((

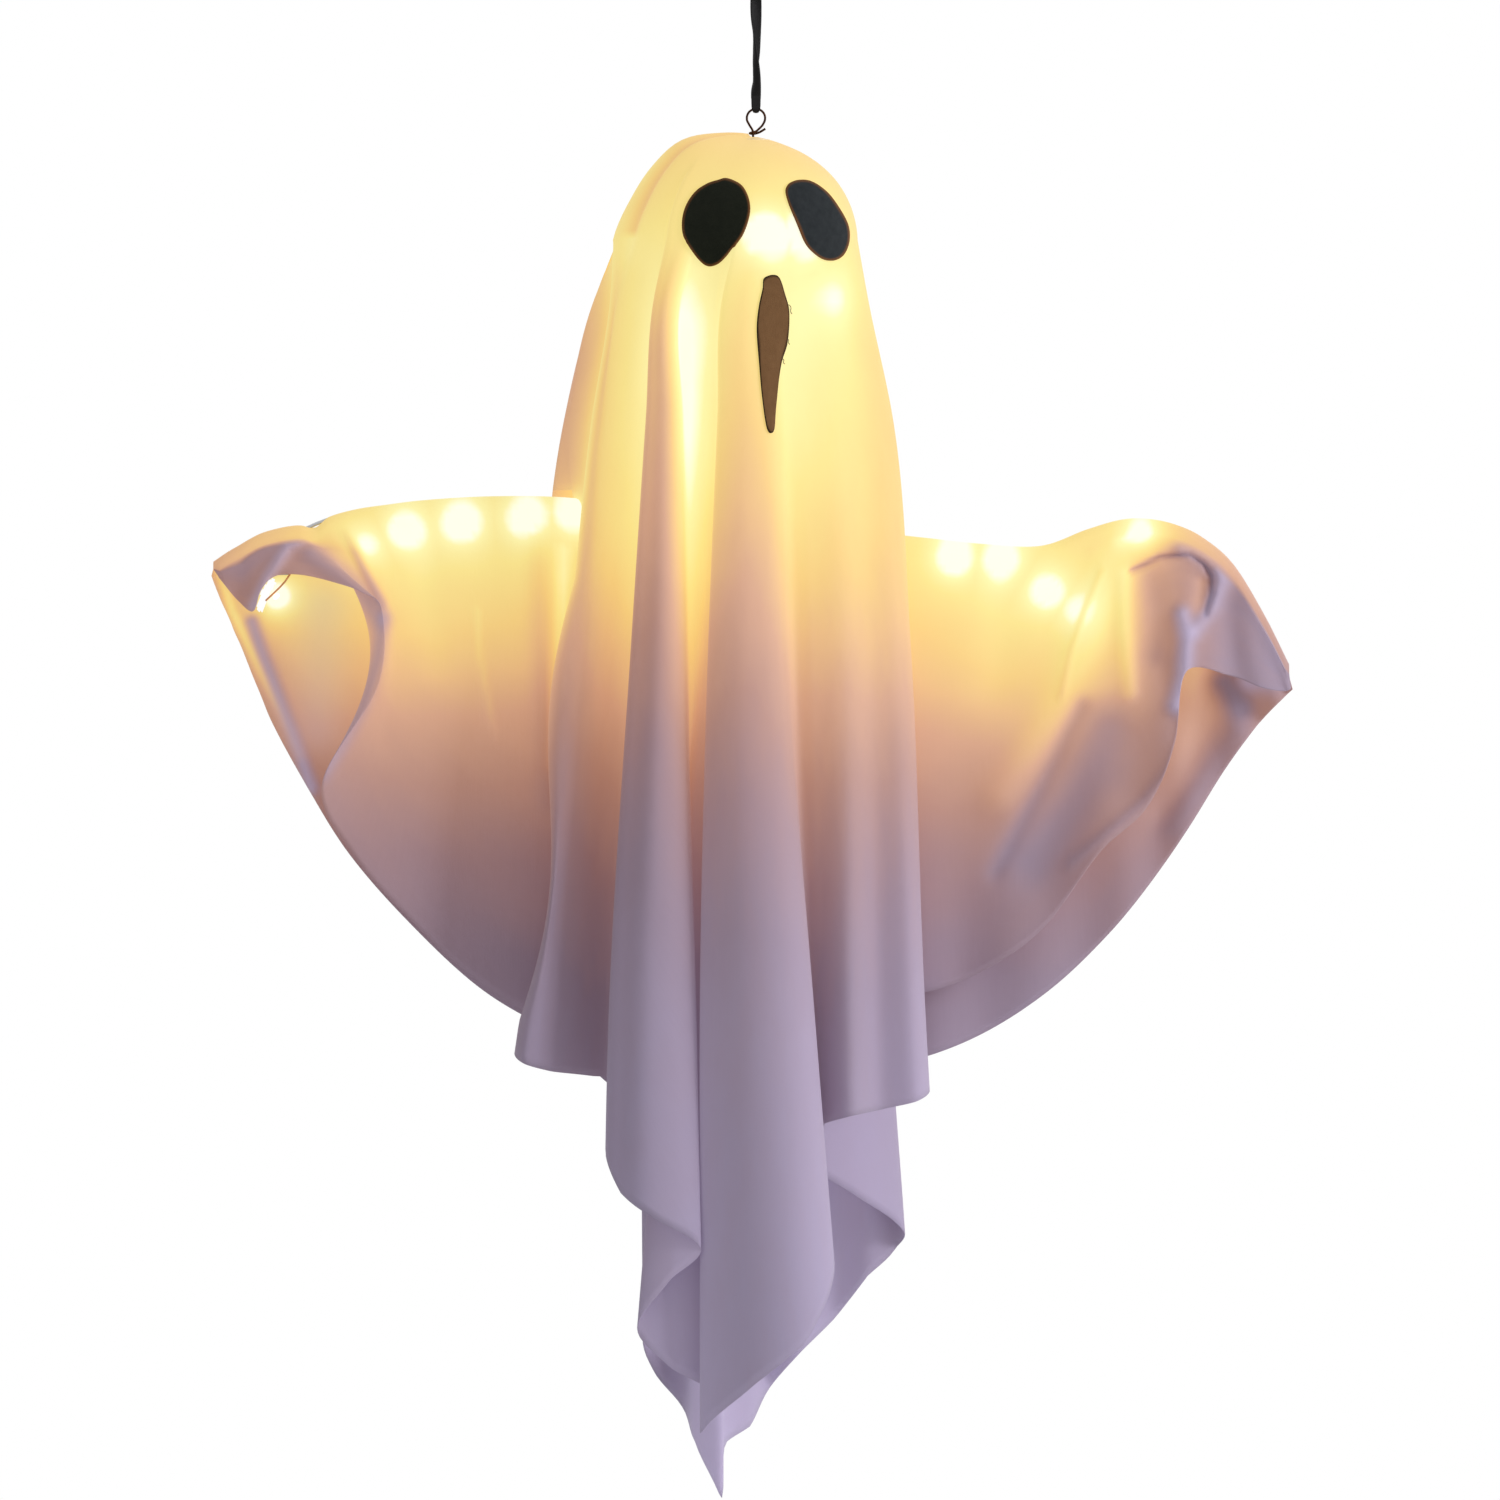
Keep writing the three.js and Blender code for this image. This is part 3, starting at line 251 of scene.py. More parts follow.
def cloth_finish():
    """Thin white polyester with painted light: a painted lavender shade where no lamp light reaches it,
    a painted warm glow where the lamps shine through, and painted daylight where it shows through.
    """
    finish = Finish("ghost_cloth")
    flat = finish.place(of="UV")
    glow = finish.attribute("glow")
    glow_mottle = finish.noise(flat, 26, 4)
    # The painted lamp glow, made a little uneven
    lit = glow + (glow_mottle - 0.5) * 0.05
    threads = weave(finish, flat, THREAD)
    slubs = finish.noise(finish.place((1, 0.04, 1), of="UV"), 900, 2)
    # Base colour painted lighter and warmer where the painted glow is strong, in lavender shade where it is
    # weak
    base = finish.ramp(lit, PAINTED_LIGHT_CLOTH_TINTS)
    fine = 0.96 + (threads - 0.5) * 0.05 + (slubs - 0.5) * 0.05
    shaded = finish.add("ShaderNodeVectorMath", {"operation": "SCALE"}, {0: base, "Scale": fine})
    # Painted glow as emission: lamp light, turning to painted daylight where the cloth is marked for it
    light = finish.mix(finish.attribute("pale"), finish.ramp(lit, GLOW_TINTS), DAYLIGHT)
    height = threads * 0.6 + slubs * 0.4
    return finish.done(
        base_color=shaded,
        roughness=0.86,
        sheen_weight=0.15,
        sheen_roughness=0.5,
        emission_color=light,
        emission_strength=1,
        normal=finish.bump(height, 0.00012, 0.5),
    )


# The default rim colour is a painted glow of lamp light through the edge of the eye felt
def felt_finish(name, dark, light, rim=(0.2, 0.08, 0.025), rim_width=0.0019):
    """Pressed felt: matted fibres, paler wear, and a rim colour along the edge: on the eyes a painted glow
    where the lamp light shows through the felt, on the mouth a darker outline.
    """
    finish = Finish(name)
    where = finish.place()
    fibres = finish.noise(where, 1900, 5, 0.7)
    clumps = finish.noise(where, 240, 3)
    edge = finish.attribute("edge")
    body = finish.mix(clumps * 0.6 + fibres * 0.4, dark, light)
    outline = 1 - finish.between(edge + (fibres - 0.5) * 0.0008, 0, rim_width)
    colour = finish.mix(outline, body, rim)
    height = fibres * 0.7 + clumps * 0.3
    return finish.done(
        base_color=colour,
        roughness=0.95,
        specular_ior_level=0.12,
        sheen_weight=0.03,
        sheen_roughness=0.6,
        normal=finish.bump(height, 0.0006, 0.8),
    )


def satin_finish():
    """Black satin ribbon: fine ribs along it, woven edges, a soft gloss."""
    finish = Finish("black_satin")
    flat = finish.place(of="UV")
    ribs = finish.wave(flat, wave_scale(SATIN_RIB), "X", 0.3)
    cross = finish.noise(finish.place((0.2, 1, 1), of="UV"), 2600, 2)
    tone = finish.mix(ribs * 0.5 + cross * 0.5, (0.0015, 0.0012, 0.0015), (0.007, 0.006, 0.007))
    return finish.done(
        base_color=tone,
        roughness=0.42 + cross * 0.16,
        specular_ior_level=0.16,
        sheen_weight=0.02,
        sheen_roughness=0.3,
        normal=finish.bump(ribs * 0.6 + cross * 0.4, 0.00008, 0.6),
    )


def metal_finish(name, dark, light, roughness):
    """Drawn or pressed metal with a fine grain and duller patches."""
    finish = Finish(name)
    scratches = finish.noise(finish.place((1, 1, 0.08)), 2200, 3)
    patches = finish.noise(finish.place(), 160, 3)
    return finish.done(
        base_color=finish.mix(patches, dark, light),
        metallic=1,
        roughness=roughness + scratches * 0.15 + patches * 0.1,
        normal=finish.bump(scratches, 0.00003, 0.4),
    )


def plastic_finish(name, dark, light, roughness):
    """Moulded plastic with a spark-eroded texture and slight scuffs."""
    finish = Finish(name)
    where = finish.place()
    texture = finish.noise(where, 2600, 2)
    scuffs = finish.noise(where, 90, 5, 0.7)
    return finish.done(
        base_color=finish.mix(scuffs, dark, light),
        roughness=roughness + (scuffs - 0.5) * 0.2,
        normal=finish.bump(texture, 0.00005, 0.5),
    )


def foam_finish():
    """Pressed foam: round beads welded together, with dark seams between them, and a painted warm glow
    that stands in for the lamp light falling on it inside the cloth.
    """
    finish = Finish("pressed_foam")
    settings = {"feature": "DISTANCE_TO_EDGE"}
    inputs = {"Vector": finish.place(), "Scale": 330}
    beads = finish.add("ShaderNodeTexVoronoi", settings, inputs, output="Distance")
    seam = finish.between(beads, 0, 0.12)
    return finish.done(
        base_color=finish.mix(seam, (0.62, 0.56, 0.45), (0.86, 0.83, 0.76)),
        roughness=0.85,
        # Painted glow of the lamps' light on the foam
        emission_color=(0.5, 0.33, 0.12),
        emission_strength=0.35,
        normal=finish.bump(seam, 0.0004, 0.7),
    )


def glue_finish():
    """Hot-melt glue, cloudy and smooth."""
    finish = Finish("clear_glue")
    cloud = finish.noise(finish.place(), 300, 3)
    return finish.done(
        base_color=finish.mix(cloud, (0.7, 0.64, 0.5), (0.84, 0.8, 0.7)),
        roughness=0.3 + cloud * 0.15,
        coat_weight=0.3,
        normal=finish.bump(cloud, 0.0004, 0.4),
    )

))

What you should do:
Give back the data above exactly as it appears.

Solved exercise:
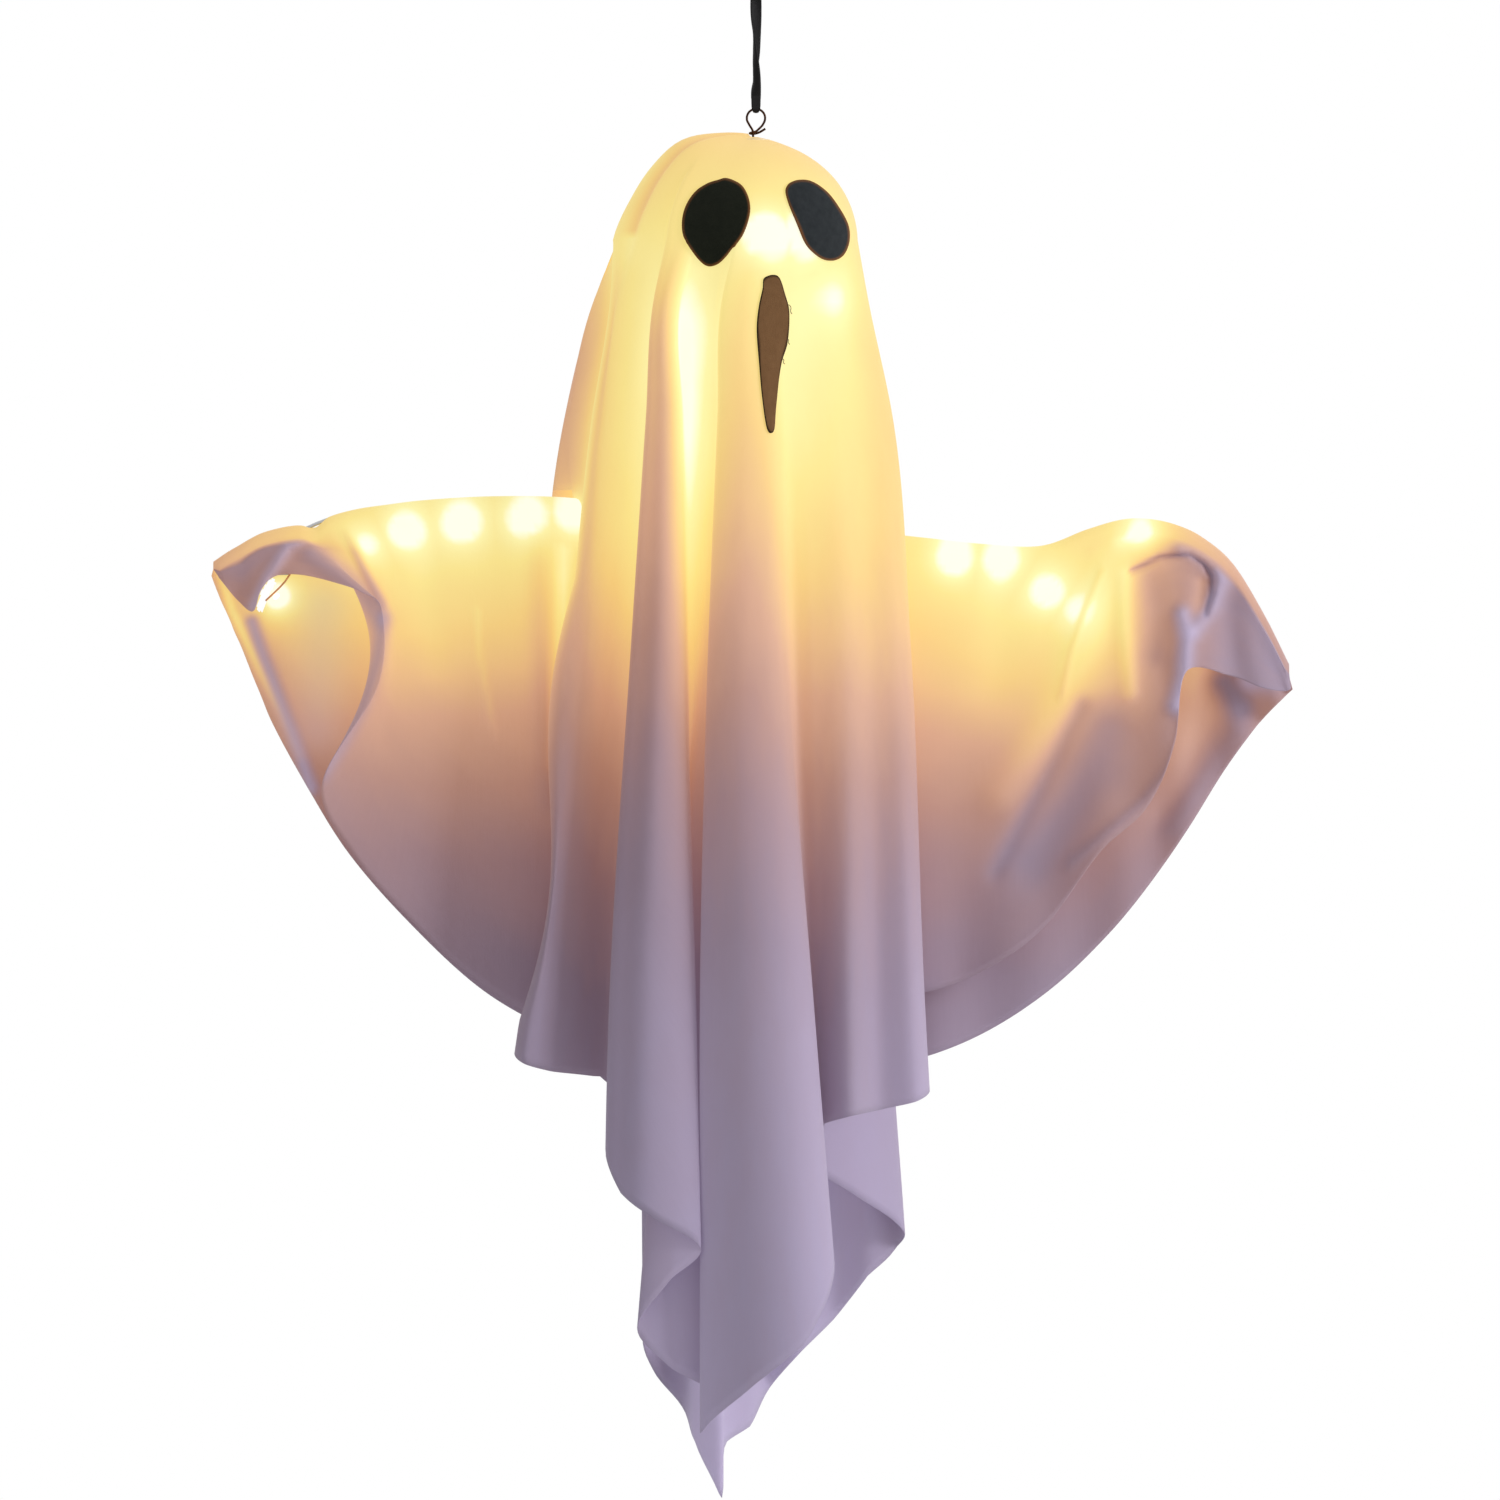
Keep writing the three.js and Blender code for this image. This is part 3, starting at line 251 of scene.py. More parts follow.
def cloth_finish():
    """Thin white polyester with painted light: a painted lavender shade where no lamp light reaches it,
    a painted warm glow where the lamps shine through, and painted daylight where it shows through.
    """
    finish = Finish("ghost_cloth")
    flat = finish.place(of="UV")
    glow = finish.attribute("glow")
    glow_mottle = finish.noise(flat, 26, 4)
    # The painted lamp glow, made a little uneven
    lit = glow + (glow_mottle - 0.5) * 0.05
    threads = weave(finish, flat, THREAD)
    slubs = finish.noise(finish.place((1, 0.04, 1), of="UV"), 900, 2)
    # Base colour painted lighter and warmer where the painted glow is strong, in lavender shade where it is
    # weak
    base = finish.ramp(lit, PAINTED_LIGHT_CLOTH_TINTS)
    fine = 0.96 + (threads - 0.5) * 0.05 + (slubs - 0.5) * 0.05
    shaded = finish.add("ShaderNodeVectorMath", {"operation": "SCALE"}, {0: base, "Scale": fine})
    # Painted glow as emission: lamp light, turning to painted daylight where the cloth is marked for it
    light = finish.mix(finish.attribute("pale"), finish.ramp(lit, GLOW_TINTS), DAYLIGHT)
    height = threads * 0.6 + slubs * 0.4
    return finish.done(
        base_color=shaded,
        roughness=0.86,
        sheen_weight=0.15,
        sheen_roughness=0.5,
        emission_color=light,
        emission_strength=1,
        normal=finish.bump(height, 0.00012, 0.5),
    )


# The default rim colour is a painted glow of lamp light through the edge of the eye felt
def felt_finish(name, dark, light, rim=(0.2, 0.08, 0.025), rim_width=0.0019):
    """Pressed felt: matted fibres, paler wear, and a rim colour along the edge: on the eyes a painted glow
    where the lamp light shows through the felt, on the mouth a darker outline.
    """
    finish = Finish(name)
    where = finish.place()
    fibres = finish.noise(where, 1900, 5, 0.7)
    clumps = finish.noise(where, 240, 3)
    edge = finish.attribute("edge")
    body = finish.mix(clumps * 0.6 + fibres * 0.4, dark, light)
    outline = 1 - finish.between(edge + (fibres - 0.5) * 0.0008, 0, rim_width)
    colour = finish.mix(outline, body, rim)
    height = fibres * 0.7 + clumps * 0.3
    return finish.done(
        base_color=colour,
        roughness=0.95,
        specular_ior_level=0.12,
        sheen_weight=0.03,
        sheen_roughness=0.6,
        normal=finish.bump(height, 0.0006, 0.8),
    )


def satin_finish():
    """Black satin ribbon: fine ribs along it, woven edges, a soft gloss."""
    finish = Finish("black_satin")
    flat = finish.place(of="UV")
    ribs = finish.wave(flat, wave_scale(SATIN_RIB), "X", 0.3)
    cross = finish.noise(finish.place((0.2, 1, 1), of="UV"), 2600, 2)
    tone = finish.mix(ribs * 0.5 + cross * 0.5, (0.0015, 0.0012, 0.0015), (0.007, 0.006, 0.007))
    return finish.done(
        base_color=tone,
        roughness=0.42 + cross * 0.16,
        specular_ior_level=0.16,
        sheen_weight=0.02,
        sheen_roughness=0.3,
        normal=finish.bump(ribs * 0.6 + cross * 0.4, 0.00008, 0.6),
    )


def metal_finish(name, dark, light, roughness):
    """Drawn or pressed metal with a fine grain and duller patches."""
    finish = Finish(name)
    scratches = finish.noise(finish.place((1, 1, 0.08)), 2200, 3)
    patches = finish.noise(finish.place(), 160, 3)
    return finish.done(
        base_color=finish.mix(patches, dark, light),
        metallic=1,
        roughness=roughness + scratches * 0.15 + patches * 0.1,
        normal=finish.bump(scratches, 0.00003, 0.4),
    )


def plastic_finish(name, dark, light, roughness):
    """Moulded plastic with a spark-eroded texture and slight scuffs."""
    finish = Finish(name)
    where = finish.place()
    texture = finish.noise(where, 2600, 2)
    scuffs = finish.noise(where, 90, 5, 0.7)
    return finish.done(
        base_color=finish.mix(scuffs, dark, light),
        roughness=roughness + (scuffs - 0.5) * 0.2,
        normal=finish.bump(texture, 0.00005, 0.5),
    )


def foam_finish():
    """Pressed foam: round beads welded together, with dark seams between them, and a painted warm glow
    that stands in for the lamp light falling on it inside the cloth.
    """
    finish = Finish("pressed_foam")
    settings = {"feature": "DISTANCE_TO_EDGE"}
    inputs = {"Vector": finish.place(), "Scale": 330}
    beads = finish.add("ShaderNodeTexVoronoi", settings, inputs, output="Distance")
    seam = finish.between(beads, 0, 0.12)
    return finish.done(
        base_color=finish.mix(seam, (0.62, 0.56, 0.45), (0.86, 0.83, 0.76)),
        roughness=0.85,
        # Painted glow of the lamps' light on the foam
        emission_color=(0.5, 0.33, 0.12),
        emission_strength=0.35,
        normal=finish.bump(seam, 0.0004, 0.7),
    )


def glue_finish():
    """Hot-melt glue, cloudy and smooth."""
    finish = Finish("clear_glue")
    cloud = finish.noise(finish.place(), 300, 3)
    return finish.done(
        base_color=finish.mix(cloud, (0.7, 0.64, 0.5), (0.84, 0.8, 0.7)),
        roughness=0.3 + cloud * 0.15,
        coat_weight=0.3,
        normal=finish.bump(cloud, 0.0004, 0.4),
    )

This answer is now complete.